I am not formally religious. I would define myself as a progressive agnostic. Yet I felt a distinct tension creep into the atmosphere at this point. It was as if we have shifted some invisible levers, and were awaiting the result. I squinted narrowly at the shadows on Loch Ness looking for the blackness which betokens an incipent monster, but there was nothing. Donald’s photographer was beginning to look strained. Tony Artus had settled into a long silence. Only Donald seemed completely unaffected. He still had bright energy, and the far-away distracted look I had seen in Devon was in his eye.

 

They finally got into a boat and rowed out into deep waters.
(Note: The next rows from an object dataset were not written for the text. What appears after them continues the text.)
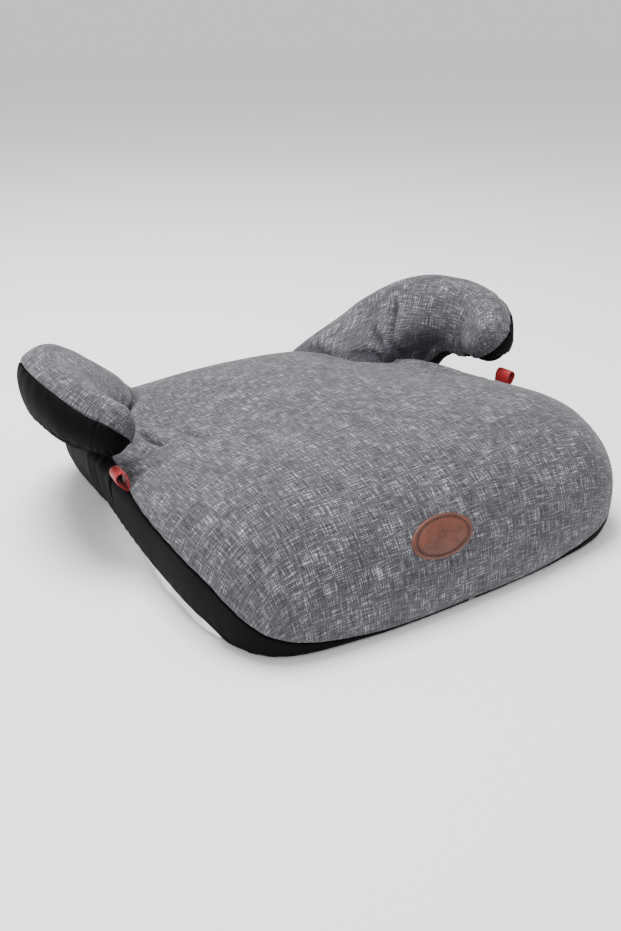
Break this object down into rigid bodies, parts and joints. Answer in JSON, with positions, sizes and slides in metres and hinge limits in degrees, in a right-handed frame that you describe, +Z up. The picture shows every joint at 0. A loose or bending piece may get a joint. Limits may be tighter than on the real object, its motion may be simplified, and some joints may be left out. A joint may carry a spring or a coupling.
{
  "type": "backless child booster seat",
  "caption": "Low backless booster seat: rounded foam base in a sewn cover, with hooked armrests, red belt tabs and a leather badge.",
  "frame": {"origin": "centre of the footprint, on the floor plane under the base", "axes": "-Y to the front, +X to the right of someone who looks at the front, +Z up"},
  "size_m": [0.4758, 0.4161, 0.1522],
  "materials": {
    "grey_cloth": "melange woven upholstery cloth",
    "black_cloth": "matte woven cloth",
    "bead_foam": "moulded white expanded-bead foam",
    "soft_foam": "open-cell foam",
    "red_webbing": "ribbed webbing",
    "brown_leather": "debossed satin",
    "thread": "twisted thread",
    "label_film": "printed satin film",
    "elastic": "knitted elastic"
  },
  "bodies": {
    "seat": {"foam_core": "bead_foam", "seat_pad": "soft_foam", "armrest_pad_left": "soft_foam", "armrest_pad_right": "soft_foam", "cover_seat_top": "grey_cloth", "cover_side_left": "black_cloth", "cover_side_right": "black_cloth", "cover_rear": "black_cloth", "cover_armrest_inner_left": "grey_cloth", "cover_armrest_inner_right": "grey_cloth", "cover_armrest_outer_left": "black_cloth", "cover_armrest_outer_right": "black_cloth", "cover_armrest_gusset_left": "black_cloth", "cover_armrest_gusset_right": "black_cloth", "hem_binding": "black_cloth", "hem_elastic": "elastic", "badge": "brown_leather", "badge_stitching": "thread", "side_label": "label_film"},
    "belt_tab_left": {"belt_loop_left": "red_webbing"},
    "belt_tab_right": {"belt_loop_right": "red_webbing"}
  },
  "joints": [
    {"name": "belt_tab_left_fold", "type": "hinge", "parent": "seat", "child": "belt_tab_left", "pos_m": [-0.19452, -0.02034, 0.07307], "axis": [-0.0895, -0.996, 0], "range_deg": [-30, 60], "stiffness_Nm_per_rad": 0.01},
    {"name": "belt_tab_right_fold", "type": "hinge", "parent": "seat", "child": "belt_tab_right", "pos_m": [0.19452, -0.02034, 0.07307], "axis": [-0.0895, 0.996, 0], "range_deg": [-30, 60], "stiffness_Nm_per_rad": 0.01}
  ]
}
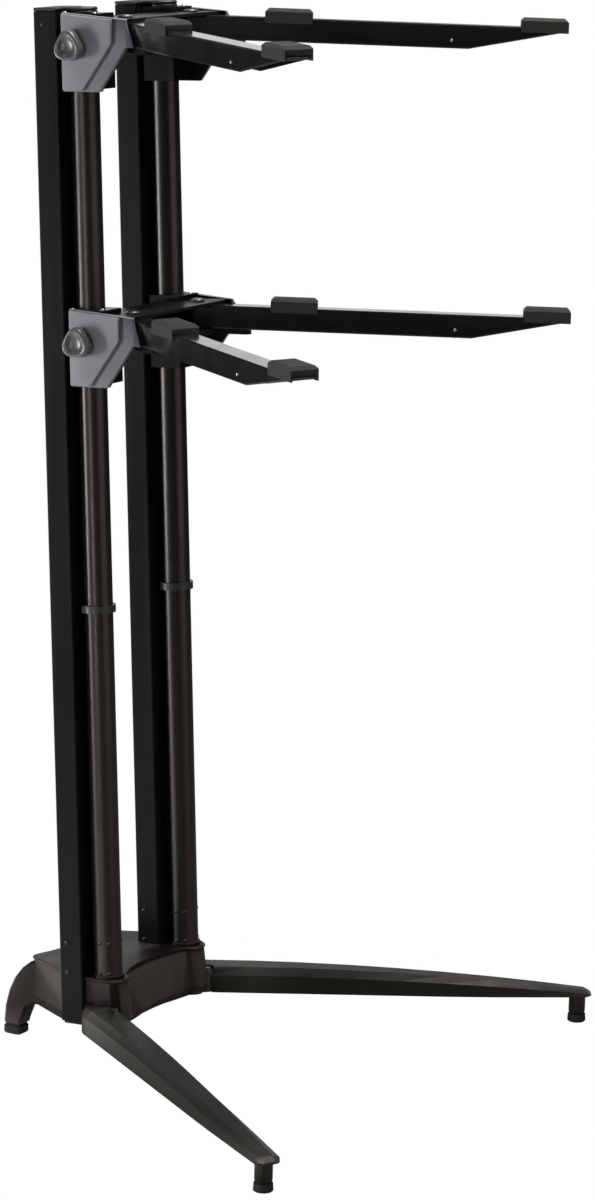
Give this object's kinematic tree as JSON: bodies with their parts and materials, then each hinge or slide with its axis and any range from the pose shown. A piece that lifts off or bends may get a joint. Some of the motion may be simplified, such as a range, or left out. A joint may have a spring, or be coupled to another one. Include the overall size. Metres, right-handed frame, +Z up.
{
  "type": "column keyboard stand",
  "caption": "Leaning twin-column keyboard stand with a cast base, folding front legs and height-adjustable tiers of swinging padded arms.",
  "frame": {"origin": "on the floor, under the middle of the stand's bounding box", "axes": "+Z up; the arms and the front legs point to -Y; +X is the right side as seen from the front, looking along +Y"},
  "size_m": [0.8336, 0.5978, 1.3034],
  "materials": {
    "satin_black_aluminium": "satin black anodised",
    "blue_grey_plate": "satin blue-grey",
    "black_plastic": "matt black",
    "knob_plastic": "fine-grained black",
    "arm_black_paint": "satin black paint",
    "dark_rubber": "matt",
    "zinc_steel": "zinc plated",
    "shoe_nylon": "matt",
    "brown_black_casting": "satin brown-black paint on a casting",
    "leg_black_casting": "satin black paint on a casting"
  },
  "bodies": {
    "base": {"base_housing": "brown_black_casting", "base_top_plate": "brown_black_casting", "top_bridge": "satin_black_aluminium", "left_column_tube": "satin_black_aluminium", "left_column_channel": "satin_black_aluminium", "left_column_cap": "black_plastic", "left_rear_foot_pad": "dark_rubber", "left_leg_pin": "zinc_steel", "right_column_tube": "satin_black_aluminium", "right_column_channel": "satin_black_aluminium", "right_column_cap": "black_plastic", "right_rear_foot_pad": "dark_rubber", "right_leg_pin": "zinc_steel"},
    "left_front_leg": {"left_front_leg": "leg_black_casting", "left_foot_post": "leg_black_casting", "left_foot_cap": "dark_rubber"},
    "left_cable_clip": {"left_cable_clip": "black_plastic"},
    "right_front_leg": {"right_front_leg": "leg_black_casting", "right_foot_post": "leg_black_casting", "right_foot_cap": "dark_rubber"},
    "right_cable_clip": {"right_cable_clip": "black_plastic"},
    "tier_upper": {"tier_upper_carriage": "satin_black_aluminium", "tier_upper_left_side_plate": "blue_grey_plate", "tier_upper_left_clamp_plate": "blue_grey_plate", "tier_upper_left_clamp_shoe": "shoe_nylon", "tier_upper_left_arm_pin": "zinc_steel", "tier_upper_right_side_plate": "blue_grey_plate", "tier_upper_right_clamp_plate": "blue_grey_plate", "tier_upper_right_clamp_shoe": "shoe_nylon", "tier_upper_right_arm_pin": "zinc_steel"},
    "tier_upper_left_knob": {"tier_upper_left_knob": "knob_plastic", "tier_upper_left_clamp_screw": "zinc_steel"},
    "tier_upper_left_arm": {"tier_upper_left_arm": "arm_black_paint", "tier_upper_left_pad_inner": "dark_rubber", "tier_upper_left_pad_outer": "dark_rubber"},
    "tier_upper_right_knob": {"tier_upper_right_knob": "knob_plastic", "tier_upper_right_clamp_screw": "zinc_steel"},
    "tier_upper_right_arm": {"tier_upper_right_arm": "arm_black_paint", "tier_upper_right_pad_inner": "dark_rubber", "tier_upper_right_pad_outer": "dark_rubber"},
    "tier_lower": {"tier_lower_carriage": "satin_black_aluminium", "tier_lower_left_side_plate": "blue_grey_plate", "tier_lower_left_clamp_plate": "blue_grey_plate", "tier_lower_left_clamp_shoe": "shoe_nylon", "tier_lower_left_arm_pin": "zinc_steel", "tier_lower_right_side_plate": "blue_grey_plate", "tier_lower_right_clamp_plate": "blue_grey_plate", "tier_lower_right_clamp_shoe": "shoe_nylon", "tier_lower_right_arm_pin": "zinc_steel"},
    "tier_lower_left_knob": {"tier_lower_left_knob": "knob_plastic", "tier_lower_left_clamp_screw": "zinc_steel"},
    "tier_lower_left_arm": {"tier_lower_left_arm": "arm_black_paint", "tier_lower_left_pad_inner": "dark_rubber", "tier_lower_left_pad_outer": "dark_rubber"},
    "tier_lower_right_knob": {"tier_lower_right_knob": "knob_plastic", "tier_lower_right_clamp_screw": "zinc_steel"},
    "tier_lower_right_arm": {"tier_lower_right_arm": "arm_black_paint", "tier_lower_right_pad_inner": "dark_rubber", "tier_lower_right_pad_outer": "dark_rubber"}
  },
  "joints": [
    {"name": "left_leg_fold", "type": "hinge", "parent": "base", "child": "left_front_leg", "pos_m": [-0.1112, 0.10998, 0.0585], "axis": [0, 0, 1], "range_deg": [0, 34.6]},
    {"name": "left_clip_slide", "type": "slide", "parent": "base", "child": "left_cable_clip", "axis": [0, 0.0523, 0.9986], "range_m": [-0.2, 0.1]},
    {"name": "right_leg_fold", "type": "hinge", "parent": "base", "child": "right_front_leg", "pos_m": [0.1112, 0.10998, 0.0585], "axis": [0, 0, -1], "range_deg": [0, 34.6]},
    {"name": "right_clip_slide", "type": "slide", "parent": "base", "child": "right_cable_clip", "axis": [0, 0.0523, 0.9986], "range_m": [-0.2, 0.1]},
    {"name": "tier_upper_height", "type": "slide", "parent": "base", "child": "tier_upper", "axis": [0, 0.0523, 0.9986], "range_m": [-0.15, 0]},
    {"name": "tier_upper_left_knob_turn", "type": "hinge", "parent": "tier_upper", "child": "tier_upper_left_knob", "pos_m": [-0.13, 0.18576, 1.25754], "axis": [-1, 0, 0], "range_deg": [0, 360]},
    {"name": "tier_upper_left_arm_swing", "type": "hinge", "parent": "tier_upper", "child": "tier_upper_left_arm", "pos_m": [-0.074, 0.14155, 1.27387], "axis": [0, 0.0523, 0.9986], "range_deg": [0, 33.1]},
    {"name": "tier_upper_right_knob_turn", "type": "hinge", "parent": "tier_upper", "child": "tier_upper_right_knob", "pos_m": [0.13, 0.18576, 1.25754], "axis": [1, 0, 0], "range_deg": [0, 360]},
    {"name": "tier_upper_right_arm_swing", "type": "hinge", "parent": "tier_upper", "child": "tier_upper_right_arm", "pos_m": [0.074, 0.14155, 1.27387], "axis": [0, -0.0523, -0.9986], "range_deg": [-4.1, 29]},
    {"name": "tier_lower_height", "type": "slide", "parent": "base", "child": "tier_lower", "axis": [0, 0.0523, 0.9986], "range_m": [-0.15, 0.09]},
    {"name": "tier_lower_left_knob_turn", "type": "hinge", "parent": "tier_lower", "child": "tier_lower_left_knob", "pos_m": [-0.13, 0.16718, 0.90302], "axis": [-1, 0, 0], "range_deg": [0, 360]},
    {"name": "tier_lower_left_arm_swing", "type": "hinge", "parent": "tier_lower", "child": "tier_lower_left_arm", "pos_m": [-0.074, 0.12298, 0.91936], "axis": [0, 0.0523, 0.9986], "range_deg": [0, 33.1]},
    {"name": "tier_lower_right_knob_turn", "type": "hinge", "parent": "tier_lower", "child": "tier_lower_right_knob", "pos_m": [0.13, 0.16718, 0.90302], "axis": [1, 0, 0], "range_deg": [0, 360]},
    {"name": "tier_lower_right_arm_swing", "type": "hinge", "parent": "tier_lower", "child": "tier_lower_right_arm", "pos_m": [0.074, 0.12298, 0.91936], "axis": [0, -0.0523, -0.9986], "range_deg": [-4.1, 29]}
  ]
}
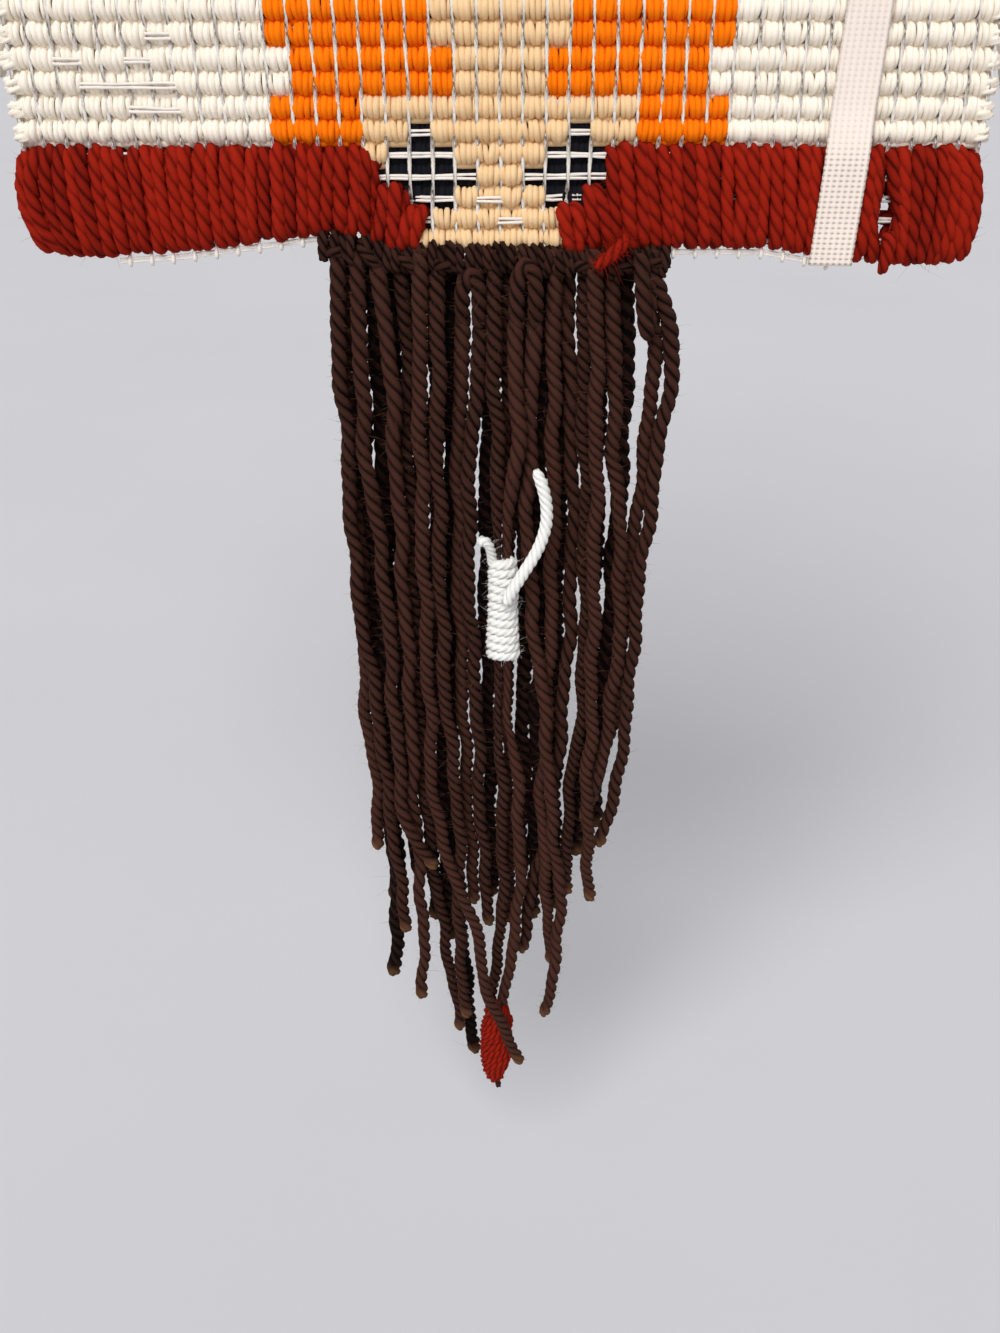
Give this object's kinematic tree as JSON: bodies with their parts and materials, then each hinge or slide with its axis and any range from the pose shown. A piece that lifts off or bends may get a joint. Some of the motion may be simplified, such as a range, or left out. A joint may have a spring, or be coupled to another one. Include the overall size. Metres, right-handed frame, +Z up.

Ted Holiday asked why:

 

Earlier I had questioned the need to do to the middle of Loch Ness. Donald had explained that it was for the same reason that he enters the cage of the circus big cats when exorsising them [WtH!]. An exorcism performed through the bars is useless. Only by standing close in front of the animals and trusting the power you are invoking is the rite made effective. Thus we pulled outwards until Dr Omand said that this was far enough.

 

Before TH had described Donald Omand’s energy. Now he feared for the man, who seemed, on completing the fifth exorcism, to be on the verge of fainting. Omand himself commented later that this sort of ‘weak’ episode always followed a ‘successful exorcism’. The story was not over though and here we plunge into TH’s own psychic universe: funny to think that just 10 years before TH had been looking at fossils and quoting scientific articles in an effort to solve the mystery of Ness. TH visited the Cary’s house, where the caravans were based, and there talked to Mrs Cary who was consdered a psychic. Both were struck by a strange manifestation, though both, as so often happens in these matters, saw rather different things through the window.  TH saw ‘a pyramid-shaped column about eight feet high revolving in a frenzy’: TH almost certainly didn’t know this but fairy lore in this part of Scotland is associated with whirlwinds. Mrs Cary saw something at the window ‘although I didn’t see exactly what it was’. And then she saw a beam of light zap into TH’s forehead! This manifestation was naturally understood as Nessie fighting back and Dr Omand said, he was awoken from his sleep by the concerned Holiday, that ‘reactionary manifestations’ were to be expected. The next morning TH had a further experience that is included here just because it has the makings of a very short but rather good horror story. Walking out of the house, past the caravan where Omand was sleeping, TH saw ‘a figure’, that sounds suspiciously like a Hells Angel.

 

It was a man dressed entirely in black. Unlike other walkers who sometimes pause along here to admire the Loch Ness panorama, this one had his back to the loch. He was staring at me fixedly as soon as I turned the story. Indeed, to all appearances he was waiting for me. We were about 30 yards apart, and for several seconds I just stared back wondering who the hell this was. Simultaneously, I felt a strong sensation of malevolence, cold and passionless… I walked forward warily, never taking my eyes off the figure. He was about six feet tall and appeared to be dressed in black leather or plastic. He wore a helmet and gloves and was masked, even to the nose, mouth and chin. The eyes were covered in goggles, but on closer approach, I could detect no eyes behind the lenses. The figure remained motionless as I approached except possibly for a slight stirring of the feet. It didn’t speak and I could hear no breathing. I drew level and hesitated slightly, uncertain what to do next, then walked past at a range of about a yard. I stopped a few feet beyond him and gazed at Loch Ness.

 

TH turned around and the man had vanished: ‘No living person could have gotten out of sight so quickly.’ The next year Holiday returned to Ness and had a heart attack. ‘As a stretcher carried me up the side of the Loch, I peered groggily over the side and noted with cynical approval that we had just passed over the exact spot where the man in black had stood the previous year’. So there! Avoid exorcising pleiosauri.